I feel series organizer Dorna has gone too far in emphasizing that WSBK is second-class, compared to MotoGP, and has overreacted to Rea's success and fairweather fans who dismiss the series by saying, "Meh, the same dude wins every time. I'm outta here." Fans like that are just looking for an excuse to tune out because they're not really interested in the first place. They weren't destined to stick around no matter what.
I've been on this rant before, so I'll keep it short. To me, the problem is exemplified by the following hyperbolic statement in the WSBK news release announcing the change to three races per weekend: "Nail-biting and enthralling races will be guaranteed as we welcome the WorldSBK weekend into a brand-new era..."
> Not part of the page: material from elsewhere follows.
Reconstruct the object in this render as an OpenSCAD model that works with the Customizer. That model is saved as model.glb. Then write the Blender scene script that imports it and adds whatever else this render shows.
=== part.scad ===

Problem: You can't guarantee anything in real sports, and by "real" I mean free and fair competition. Nobody can guarantee there will be a "nail-biting" conclusion to the World Cup finals or the Super Bowl or the Olympic men's downhill ski race or anything else that's truly sports because sometimes one team or one individual dominates.
You can guarantee a certain outcome if the spectacle is scripted. If I want something scripted and predictable, I'll go see a movie. If I want sports, I'll understand the outcome cannot be guaranteed — and that means sometimes it will be uneventful. Other times it will be magical or epic.
Just let 'em race, Dorna. Grand prix racing survived when Mick Doohan won five straight titles (yeah, fairweather fans complained then, too) and when Valentino Rossi won five straight, and WSBK will survive if Jonny Rea wins a fifth straight.
As long as you don't muck it up too much by "improving the show."